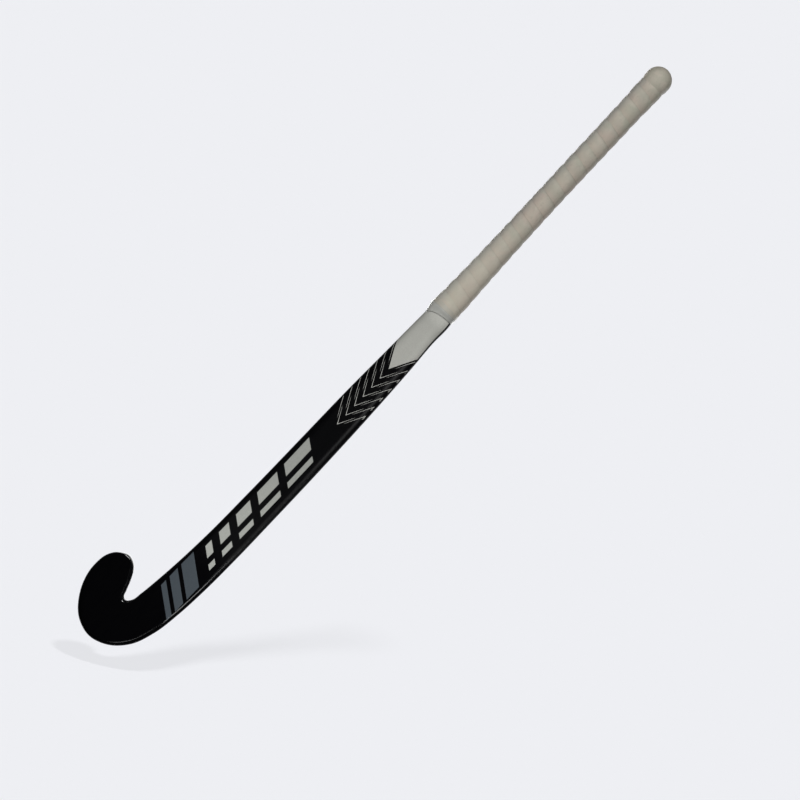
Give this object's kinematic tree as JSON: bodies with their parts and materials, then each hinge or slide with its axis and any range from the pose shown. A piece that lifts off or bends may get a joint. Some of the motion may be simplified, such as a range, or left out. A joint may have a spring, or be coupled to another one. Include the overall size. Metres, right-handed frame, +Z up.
{
  "type": "field hockey stick",
  "caption": "Full size composite field hockey stick with a flat playing face, rounded back, low bow, short upturned hook and a wound cushion grip with a domed end.",
  "frame": {"origin": "inside the grip, on the height where the hands hold it, 740 mm above the lowest point of the hook and 187 mm below the butt end, in the plane of the hook's flat face", "axes": "+Z up the handle toward the butt end, -Y the way the flat playing face looks, -X toward the toe of the hook"},
  "size_m": [0.1137, 0.0513, 0.927],
  "materials": {
    "lacquered_laminate": "black lacquer over a fibre laminate, satin on the face",
    "grip_strip": "matte cushioned strip, warm grey",
    "cap_rubber": "matte warm grey",
    "tape": "satin grey tape",
    "underlay_foam": "thin cushion sleeve",
    "plug_plastic": "moulded plug",
    "damper_rubber": "soft rubber sleeve",
    "core_foam": "rigid foam"
  },
  "bodies": {
    "root": {"composite_shell": "lacquered_laminate", "grip_wrap": "grip_strip", "butt_cap": "cap_rubber", "finishing_tape": "tape", "grip_underlay": "underlay_foam", "handle_plug": "plug_plastic", "damping_insert": "damper_rubber", "head_core": "core_foam"}
  },
  "joints": []
}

━━━━━━━━

Set task ▸ Copy down every line of the material above that includes the string "bodies".

Solved problem ▸
Give this object's kinematic tree as JSON: bodies with their parts and materials, then each hinge or slide with its axis and any range from the pose shown. A piece that lifts off or bends may get a joint. Some of the motion may be simplified, such as a range, or left out. A joint may have a spring, or be coupled to another one. Include the overall size. Metres, right-handed frame, +Z up.
  "bodies": {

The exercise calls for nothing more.